At the time when Heine was jeering in _Atta Troll_ at those who in their philanthropic and political ardour imagined strength of character to be a sufficient substitute for talent, a serious literary war was being waged in Germany over the question whether the poet ought to be a party-man or to take up a position superior to all parties. _Atta Troll_, which pours such ridicule on Freiligrath's youthful poems, appeared in the autumn of 1841; in November of the same year Freiligrath, who till then had been best known by oriental poems in Victor Hugo's style, and who had a short time previously accepted a pension from the King of Prussia, wrote, in a poem entitled _Año Spanien_ (on Diego Leon, the Spanish general shot in 1841) the following lines on the poet as such:

"Er beugt sein Knie dem Helden Bonaparte, Und hört mit Zürnen d'Enghien's Todesschrei: Der Dichter steht auf einer höhern Warte Als auf den Zinnen der Partei."[1]

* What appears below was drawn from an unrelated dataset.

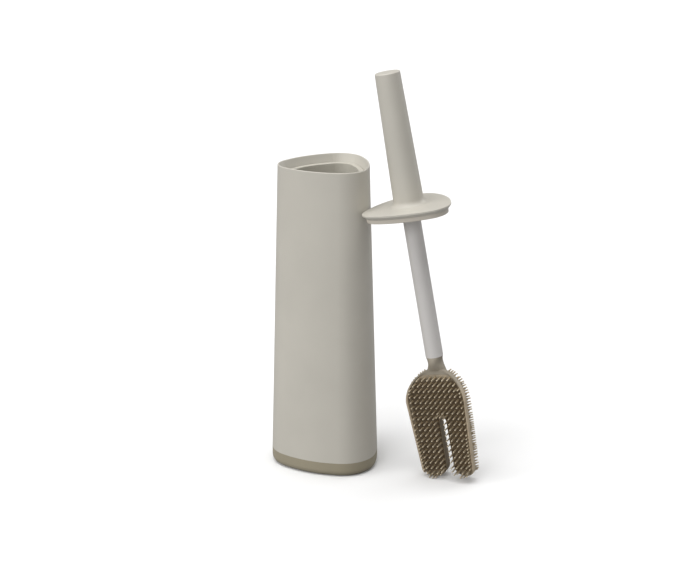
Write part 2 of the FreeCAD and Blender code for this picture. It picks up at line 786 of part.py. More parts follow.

This sentiment was condemned by Georg Herwegh in the poem _Die Partei (an Ferdinand Freiligrath_), the most striking lines of which are:

"Partei! Partei! wer sollte sie nicht nehmen, Die noch die Mutter aller Siege war! Wie mag ein Dichter solch ein Wort verfehmen, Ein Wort, das alles Herrliche gebar! Nur offen wie ein Mann: Für oder wider? Und die Parole: Sklave oder frei? Selbst Götter stiegen vom Olymp hernieder Und kämpften auf den Zinnen der Partei."[2]

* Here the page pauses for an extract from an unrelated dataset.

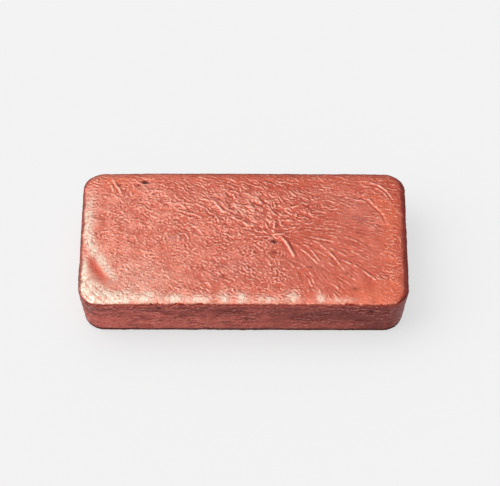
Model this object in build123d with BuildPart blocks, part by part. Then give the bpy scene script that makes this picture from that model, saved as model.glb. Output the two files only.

A year later, in his poem _Duett der Pensionirten_, Herwegh taunted Freiligrath with accepting a pension from the King of Prussia, whereupon Freiligrath, as is well known, threw up his pension, joined the ranks of the political poets, and developed so rapidly into a Radical and revolutionary, that at the time of the outbreak in 1848, he was looked upon as the representative revolutionary poet in Germany. It is plain, then, that Freiligrath considered Herwegh to be in the right. Still this does not prove him to have been so.

The question whether and to what extent the poet ought to be a party-man is a very complex one. It is so in the first instance because of the ambiguity of the word party, a word which Heine and Börne, Freiligrath and Herwegh employed with a different meaning at different times.